Far from being mundane, will making signaled a significant private and public event in a woman’s life, in her family’s life, and in her community’s life. At the most personal level, leaving a will meant that a woman was facing her own mortality. It must have been a highly emotional time, a fearful time fraught with internal and external conflict. But it also must have been a powerful time. A woman who created a will believed she had something of value to leave, and she wanted to determine who would receive it. Even if she and her husband had talked over the family’s future, it was an act over which she had the ultimate say. At a more formal level, widows’ wills reflect the place widows occupied in early British America. Widows were no longer wives and mothers with clearly defined gender roles within the household but rather fell within several contested sites of socially constructed gender roles. Cultural, legal, communal, and economic ideals ensured that widows would not be allowed to wield absolute power and control generally reserved for men. However, as heads of households, they were expected to oversee the family and to represent its interests as their husbands had once done. A widow who left a will understood her responsibilities to her family and to her community, and she must have felt a great deal of satisfaction at being able to contribute to another’s economic well-being. But just as they did not necessarily bequeath their estates as men did, neither did all widows across colonies and time bequeath their estates in the same manner. As widows’ wills reveal, many widows successfully contested or appropriated their rights and responsibilities for their own reasons, reasons based on age, economic status, tradition, family relations, personal experience, and individual quirks.

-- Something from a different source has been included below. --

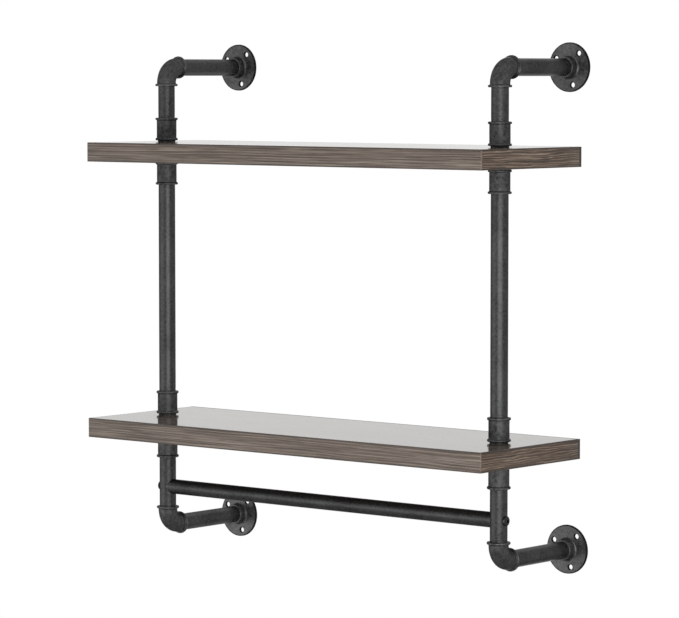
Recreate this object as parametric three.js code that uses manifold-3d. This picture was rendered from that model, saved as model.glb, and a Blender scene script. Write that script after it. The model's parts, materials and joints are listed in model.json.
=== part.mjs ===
// Wall shelving unit: two laminated boards clamped on black pipe posts, with a towel bar underneath.
// Millimetres. +X runs along the boards to the right, +Y points into the wall, +Z is up.
// The origin lies in the wall plane, midway between the four flanges.
import * as THREE from 'three';
import { mergeVertices } from 'three/addons/utils/BufferGeometryUtils.js';
import Module from 'manifold-3d';

const wasm = await Module();
wasm.setup();

// Boards
const boardLength = 609.6;
const boardDepth = 191.4;
const boardThickness = 23.6;
const edgeBandThickness = 2; // along the front and the two ends
const backBandThickness = 4.2;
const sheetThickness = 0.8; // laminate on the top and on the underside
const glueLine = 0.1;
const postInset = 45.65; // from a board's end to the post axis
const postFromFront = 94.7; // from a board's front edge to the post axis
const postHoleClearance = 0.3;

// Pipes: the lengths are what shows between the fittings, without the threaded ends
const pipeRadius = 10.3;
const upperPipeLength = 39;
const middlePipeLength = 257.4;
const lowerPipeLength = 61.3;
const armLength = 100.2;
const threadCut = 0.5; // how much slimmer a threaded end is
const threadWall = 1.9;
const threadLength = 11;
const threadClearance = 0.3;
const threadRunout = 0.6; // room past the end of a screwed-in pipe

// Couplings, from the lip that bears on the board to the mouth that takes the pipe
const couplingMiddle = 7.7; // between the ends of the two pipes screwed in
const couplingWall = 2.2;
const lipLength = 1.7;
const lipWall = 0.9;

// Beads round the mouths of couplings and elbows
const beadThickness = 3;
const beadWall = 3.8; // from the bore to the crest of the bead
const beadRound = 0.8;

// Elbows
const elbowCore = 12.2; // from the corner to the end of a screwed-in pipe
const elbowSocketLength = 1.2; // plain stretch between the bead and the bend
const elbowWall = 1.7;
const elbowPassageClearance = 0.3;

// Flanges
const screwCircleRadius = 21.4;
const screwCircleMargin = 7.8; // from the screw circle out to the flange's rim
const screwHoleAngles = [50, 151.5, 284]; // degrees, anticlockwise seen from the front
const screwHoleRadius = 3;
const countersinkDepth = 0.8;
const flangeThickness = 2.8;
const flangeEdgeRound = 0.7;
const hubBackRoom = 2; // from the end of the screwed-in arm to the wall
const hubWall = 2.1;
const hubTaper = 0.7;
const hubFillet = 1.3;
const hubChamfer = 0.6;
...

The title of this book, The Widows’ Might,
expands upon the biblical parables found in the gospels of Mark and Luke. In Mark 12:41–44 and in Luke 21:1–4, we learn about a poor widow who put two mites
into the collection box along with the rich who cast in much
as they proceeded through the Women’s Court in the Temple at Jerusalem. A mite was a small bronze or copper coin worth about an eighth of a cent and was the smallest denomination made at the time. Whatever the monetary value of the mite, the real message was clear. Although the amount the widow gave seemed insignificant in comparison to what the rich contributed, what made her gift extraordinary was that she gave all she had, even all her living,
while the rich gave their superfluity,
their surplus. Her contribution was greater because her sacrifice was greater and thus more meaningful. The widow’s mite symbolizes women’s strength, courage, and sacrifice in the face of abject poverty and their abiding faith that God will provide for them. Some of the widows in this study were, indeed, poor when they bequeathed what little estates they had left. Most, however, were women of some means. In both instances, early American widows did have the mite and the might, the economic and social power, to publicly proclaim in their wills their concept of the early American family. This is not meant to diminish the religious significance of their actions. Widows read the Bible and understood the story of the widow’s mite; like her, they had faith in God. Widows also read advice books and heard sermons addressing their complex and complicated gender roles in early American communities. As a result, they gained faith in their own strength, courage, and might
to provide for their families and friends in the meantime.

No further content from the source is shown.